Le Pr Trump en est conscient qu’il n’en dort plus de la nuit, obnubilé par l’Histoire qui s’écrit en direct sur les chaînes de télévision. Il vient de réaliser, comme l’a dit avec sagesse son conseiller Anthony Fauci sur une des chaînes, que l’actualité présente sera l’histoire de demain, que le rôle de chacun sera analysé par la postérité. Alors, le Président reprend ses manies de Professeur en médecine. Son occupation unique, lui le Commander-in-Chief par temps de guerre, consiste à un exercice quotidien de réécriture de l’histoire, en Prime time sur les grandes chaînes d’information, pour redonner de la couleur à son image. Le résultat obtenu est à l’exact opposé, depuis qu’il a suggéré d’injecter dans les poumons des malades du Covid19 des désinfectants pour les nettoyer du virus. Et accessoirement de la vie. Les dernières illusions roses que pouvaient susciter le Pr Donald ont été totalement déteintes par ce traitement qui fait ricaner la planète.

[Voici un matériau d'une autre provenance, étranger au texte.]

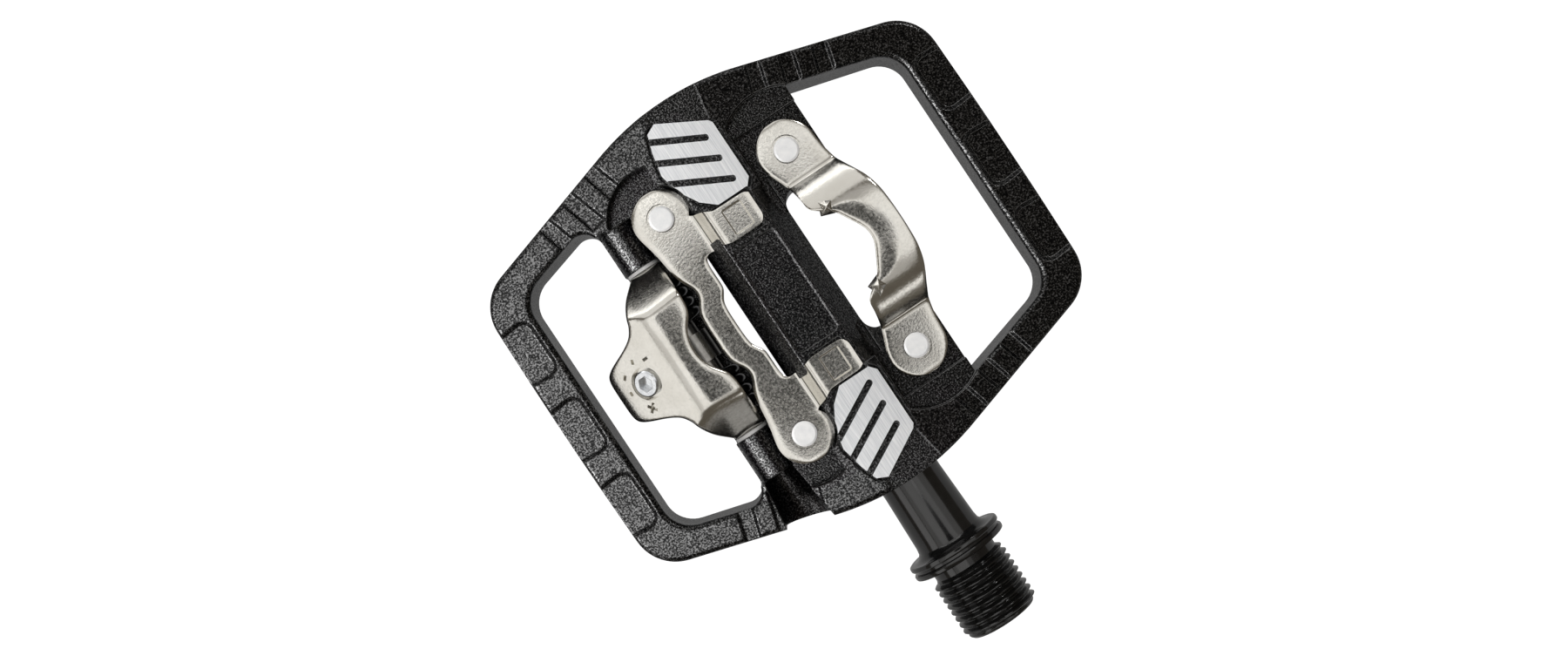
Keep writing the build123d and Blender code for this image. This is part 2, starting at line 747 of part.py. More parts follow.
def axle():
    """Forged axle: lock-nut thread, bearing seats, taper, flange and crank thread."""
    points = [(0, axle_end_y), (lock_thread_radius - 0.4, axle_end_y)]
    points += [(lock_thread_radius, axle_end_y - 0.4), (lock_thread_radius, inner_bearing_y)]
    points += [(axle_core_radius - 0.3, inner_bearing_y), (axle_core_radius, inner_bearing_y - 0.3)]
    points += [(needle_seat_radius, needle_cup_y + needle_cup_length + 3)]
    points += [(needle_seat_radius, needle_cup_y - 0.35), (seal_seat_radius, needle_cup_y - 0.6)]
    points += [(seal_seat_radius, -half_width - 1.5)]
    points += [(axle_root_radius, -half_width - axle_root_drop)]
    points += [(axle_root_radius + 0.3, flange_y + 1.1), (axle_root_radius + 0.8, flange_y + 0.4)]
    points += [(axle_root_radius + 1.6, flange_y)]
    rim = (flange_thickness - flange_groove_width) / 2
    points += [(flange_radius - 0.3, flange_y), (flange_radius, flange_y - 0.3)]
    points += [(flange_radius, flange_y - rim), (flange_radius - flange_groove_depth, flange_y - rim)]
    points += [(flange_radius - flange_groove_depth, seat_y + rim), (flange_radius, seat_y + rim)]
    points += [(flange_radius, seat_y + 0.3), (flange_radius - 0.3, seat_y)]
    points += [(neck_radius, seat_y), (neck_radius, thread_start_y + 0.5)]
    points += [(crank_thread_radius, thread_start_y)]
    points += [(crank_thread_radius, thread_end_y + crank_thread_chamfer)]
    points += [(crank_thread_radius - crank_thread_chamfer, thread_end_y), (0, thread_end_y)]
    shaft = turned(points)
    hexagon = Plane(origin=(0, thread_end_y, 0), z_dir=(0, 1, 0)) * RegularPolygon(
        crank_hex / 2, 6, False)
    return shaft - extrude(hexagon, crank_hex_depth)


def lip_seal():
    """Rubber seal at the crank-side mouth of the bore."""
    lip = seal_seat_radius + seal_lip_clearance
    high = seal_mouth_y + seal_length
    return turned([(lip, seal_mouth_y + 0.4), (lip + 0.5, seal_mouth_y), (seal_radius, seal_mouth_y),
                   (seal_radius, high), (lip + 0.5, high), (lip + 0.5, seal_mouth_y + 1.0)])


def needle_cup():
    """Drawn cup that the needles roll in."""
    high = needle_cup_y + needle_cup_length
    lip = needle_pitch_radius - 0.3
    return turned([(lip, needle_cup_y), (seal_radius, needle_cup_y), (seal_radius, high),
                   (lip, high), (lip, high - 0.5), (needle_cup_bore, high - 0.5),
                   (needle_cup_bore, needle_cup_y + 0.5), (lip, needle_cup_y + 0.5)])


def spread(shape, count):
    """Copies of a shape, evenly round the axle line."""
    return [Rot(0, 360 * step / count, 0) * shape for step in range(count)]


def needles():
    """Loose rollers of the needle bearing."""
    low = needle_cup_y + 1.1
    high = needle_cup_y + needle_cup_length - 1.1
    return spread(Pos(needle_pitch_radius, 0, 0) * sleeve(0, needle_radius, low, high),
                  needle_count)


def needle_cage():
    """Thin slotted sleeve that spaces the needles."""
    low = needle_cup_y + 0.6
    high = needle_cup_y + needle_cup_length - 0.6
    ring = sleeve(needle_pitch_radius - 0.25, needle_pitch_radius + 0.25, low, high)
    pocket = sleeve(0, needle_radius + 0.05, low + 0.45, high - 0.45)
    for hole in spread(Pos(needle_pitch_radius, 0, 0) * pocket, needle_count):
        ring -= hole
    return ring


def groove_ring(middle_y):
    """Torus that the balls of one bearing run round in, with its clearance."""
    return Pos(0, middle_y, 0) * Rot(90, 0, 0) * Torus(
        ball_pitch_radius, ball_radius + ball_clearance)


def ball_bearing(low):
    """Pieces of one shielded ball bearing, in a dictionary by kind."""
    middle = low + race_length / 2
    groove = groove_ring(middle)
    inner = sleeve(lock_thread_radius, inner_race_radius, low, low + race_length) - groove
    outer = sleeve(outer_race_bore, race_radius, low, low + race_length) - groove
    ball = Pos(ball_pitch_radius, middle, 0) * Sphere(ball_radius)
    cage = sleeve(ball_pitch_radius - 0.3, ball_pitch_radius + 0.3, middle - 1.35, middle + 1.35)
    pocket = Pos(ball_pitch_radius, middle, 0) * Rot(0, 90, 0) * Cylinder(ball_radius + 0.06, 2)
    for hole in spread(pocket, ball_count):
        cage -= hole
    shield = sleeve(inner_race_radius + shield_gap, outer_race_bore,
                    middle + 1.7, middle + 1.7 + shield_thickness)
    twin = sleeve(inner_race_radius + shield_gap, outer_race_bore,
                  middle - 1.7 - shield_thickness, middle - 1.7)
    return {"inner_race": inner, "outer_race": outer, "balls": spread(ball, ball_count),
            "cage": cage, "shields": [shield, twin]}


def lock_washer():
    """Washer between the outer ball bearing and the lock nut."""
    return sleeve(lock_thread_radius, lock_washer_radius - 1.0, cap_seat_y,
                  cap_seat_y + lock_washer_thickness)


def lock_nut():
    """Thin hexagon nut that holds both ball bearings on the axle."""
    low = cap_seat_y + lock_washer_thickness
    hexagon = Plane(origin=(0, low, 0), z_dir=(0, 1, 0)) * RegularPolygon(
        lock_nut_flats / 2, 6, False)
    return extrude(hexagon, lock_nut_height) - sleeve(0, lock_thread_radius, low - 1, low + 9)


def end_cap():
    """Screwed dust cap; its rim clamps the ball bearings' outer races."""
    end_y = half_width - cap_drop
    points = [(cap_radius - cap_wall, cap_seat_y), (cap_radius, cap_seat_y)]
    points += [(cap_radius, end_y - 1.9), (cap_radius - o_ring_radius, end_y - 1.9)]
    points += [(cap_radius - o_ring_radius, end_y - 0.9), (cap_radius, end_y - 0.9)]
    points += [(cap_radius, end_y - 0.2), (cap_radius - 0.2, end_y), (0, end_y)]
    points += [(0, end_y - cap_floor), (cap_radius - cap_wall, end_y - cap_floor)]
    hexagon = Plane(origin=(0, end_y, 0), z_dir=(0, -1, 0)) * RegularPolygon(
        cap_hex / 2, 6, False)
    return turned(points) - extrude(hexagon, cap_hex_depth)


def o_ring():
    """Rubber ring that seals the end cap."""
    end_y = half_width - cap_drop
    return sleeve(cap_radius - o_ring_radius, cap_radius, end_y - 1.85, end_y - 0.95)


def save(name, pieces):
    """Write one node."""
    shape = Compound(children=pieces) if isinstance(pieces, list) else pieces
    export_step(shape, f"parts/{name}.step")


save("platform_body", platform_body())
save("cleat_plate", cleat_plate())
save("front_hook", front_hook())
save("release_claw", release_claw())
save("cleat_plate_rivets", rivets(plate_rivet_x, plate_rivet_y))
save("front_hook_rivets", rivets(hook_rivet_x, hook_rivet_y))
save("claw_pin", pivot_pin())
save("claw_pin_washers", pin_washers())
save("spring_spacer", spring_spacer())
outboard_spring = torsion_spring()
save("outboard_spring", outboard_spring)
save("inboard_spring", mirror(outboard_spring, Plane.XZ))
save("tension_screw", tension_screw())
save("tension_screw_clip", screw_clip())
save("tension_nut_plate", nut_plate())
save("axle", axle())
save("axle_seal", lip_seal())
save("needle_bearing_cup", needle_cup())
save("needle_bearing_needles", needles())
save("needle_bearing_cage", needle_cage())
for place, low_y in (("inner", inner_bearing_y), ("outer", outer_bearing_y)):
    for kind, pieces in ball_bearing(low_y).items():
        save(f"{place}_ball_bearing_{kind}", pieces)
save("axle_lock_washer", lock_washer())
save("axle_lock_nut", lock_nut())
save("end_cap", end_cap())
save("end_cap_o_ring", o_ring())
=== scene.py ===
import math

import bmesh
import bpy
from mathutils import Matrix, Vector


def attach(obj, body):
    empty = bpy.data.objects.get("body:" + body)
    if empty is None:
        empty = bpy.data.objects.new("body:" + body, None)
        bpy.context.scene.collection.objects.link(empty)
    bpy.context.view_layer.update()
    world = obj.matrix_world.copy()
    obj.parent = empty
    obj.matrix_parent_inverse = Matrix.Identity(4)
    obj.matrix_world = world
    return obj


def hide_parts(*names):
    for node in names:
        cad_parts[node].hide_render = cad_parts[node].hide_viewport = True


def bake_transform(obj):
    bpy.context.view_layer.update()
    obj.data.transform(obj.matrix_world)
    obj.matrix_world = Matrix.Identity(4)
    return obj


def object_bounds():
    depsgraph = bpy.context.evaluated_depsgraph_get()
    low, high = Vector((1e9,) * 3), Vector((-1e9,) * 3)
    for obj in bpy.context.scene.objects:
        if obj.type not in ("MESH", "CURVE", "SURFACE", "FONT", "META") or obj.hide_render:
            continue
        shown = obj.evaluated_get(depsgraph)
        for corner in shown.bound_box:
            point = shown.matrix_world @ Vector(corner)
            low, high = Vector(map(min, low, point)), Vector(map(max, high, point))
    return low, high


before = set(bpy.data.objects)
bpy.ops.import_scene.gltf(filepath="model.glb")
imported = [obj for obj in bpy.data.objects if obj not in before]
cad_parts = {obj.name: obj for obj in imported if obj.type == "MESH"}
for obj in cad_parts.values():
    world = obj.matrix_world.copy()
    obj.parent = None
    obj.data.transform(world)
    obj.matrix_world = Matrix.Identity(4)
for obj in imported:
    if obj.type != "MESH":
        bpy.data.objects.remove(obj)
cad_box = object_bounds()
bpy.ops.object.select_all(action="DESELECT")
MM = 0.001

# --- Camera ------------------------------------------------------------------------------
# Looks straight down on the binding side from close by, turned so that the axle runs to the
# lower right.  The view is centred a little behind the axle and towards the crank.
CAMERA_CENTRE = Vector((-4.4 * MM, -6.0 * MM, 300 * MM))
CAMERA_TURN = math.radians(-33.7)
CAMERA_LENS = 39.48
bpy.ops.object.camera_add(location=CAMERA_CENTRE, rotation=(0, 0, CAMERA_TURN))
camera = bpy.context.object
camera.name = "camera"
camera.data.lens = CAMERA_LENS
camera.data.clip_start = 0.01
bpy.context.scene.camera = camera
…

Le plus tragique est que non seulement Donald Trump n’a pas sauvé l’Economie (cause pour laquelle il avait minimisé les risques de la pandémie) mais il a déjà perdu la guerre contre le Covid19. L’Amérique a perdu confiance en sa toute-puissance par sa faute, et se découvre fragmentée en mille morceaux qui seront difficilement réconciliables. On découvre des foyers, surtout des Africains américains et des Hispaniques, sans eau courante parce qu’ils n’arrivaient pas à honorer leurs factures avant la pandémie, dans cette Amérique si florissante de Trump. On découvre que les minorités paient un tribut disproportionné à la grande faucheuse. On découvre des américains de diverses communautés réduits aux banques alimentaires par une épidémie de chômage de masse aussi ravageuse que le Covid19.

Ainsi se terminera, à moins que les USA n’en décident autrement en renouvelant le bail avec le Pr Donald, le règne de celui qui avait promis « de faire taire les rires du reste du Monde aux dépens des USA ». Il a failli y parvenir, car de rire, le Monde a failli mourir sous le coup de l’affaire des détergents qui est le clou d’une tragicomédie qui fait perdre la face aux Etats-Unis depuis bientôt 4 ans.

Lorsqu’ils se pencheront sur leur Histoire, la figure de Donald Trump s’imposera immanquablement aux Américains des prochaines générations, mais au registre des heures les plus sombres et honteuses. Il aura réussi une prouesse, son patronyme restera synonyme de décadence car ses actes auront été exceptionnels de médiocrité. Osons paraphraser un penseur célèbre – sans toutefois commettre le crime de lèse-capitalisme de citer son nom : « On ne pardonne pas à une nation, pas plus qu’à une femme, le moment de faiblesse où le premier aventurier venu a pu leur faire violence ».

Les Etats-Unis, l’une des nations les plus formidables de richesses humaines, de compétence, d’audace, doit à son système électoral, qui n’admet que les riches et ressemble trop souvent à un concours de beauté, cette perversion où le moment de choisir est une joute de phrases assassines, de flatteries des instincts populistes et non d’échanges de programmes et de d’évaluation sérieuse des candidats. Un système qui élimine très souvent les meilleurs : Al Gore, Bernie Sanders pour citer les plus récents. Quand de tels systèmes en arrivent à placer Trump (ou ses clones comme Jair Bolsonaro ou Viktor Orbàn) sur la même scène que Xi-Jinping, la démocratie en pâtit car on peut se demander si elle est vraiment le moins mauvais des systèmes.